Complete step by step solution:
As given in the question that the force applied on the body of mass 1 kg is constant and equal to $F$ .
So, as we know that if a constant force F is acting on a body of mass m, then the acceleration will be constant and given by $a = \dfrac{F}{m}$ as Newton’s second law of motion states that $F = ma$ .
So, $a = \dfrac{F}{1} = F$
Now, it is given in the question that the body moves for 1 second i.e. $t = 1$
We also know that if a body is moving with a constant acceleration $a$ , then from the equation of motion, we can say that $s = ut + \dfrac{1}{2}a{t^2}$ where $s$ is the displacement of that particle in time $t$ and $u$ is its initial velocity.

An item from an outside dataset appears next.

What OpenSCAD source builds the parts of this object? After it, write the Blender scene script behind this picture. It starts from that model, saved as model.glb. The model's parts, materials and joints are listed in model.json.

Let the distance moved in that time be $s$
Then, from the equation of motion $s = ut + \dfrac{1}{2}a{t^2}$ ,
$s = v \times 1 + \dfrac{1}{2} \times F \times {1^2} = v + \dfrac{F}{2}$ (as $a = F$ and $u = v$)

$\therefore$The distance moved in that time is $v + \dfrac{F}{2}$. Hence, option (E) is the correct answer.

Note:
Remember that the equation of motion $s = ut + \dfrac{1}{2}a{t^2}$ is only applicable when the acceleration through which the body is moving is constant throughout the motion.
If the force applied on a body is constant throughout the motion then its acceleration will also be constant.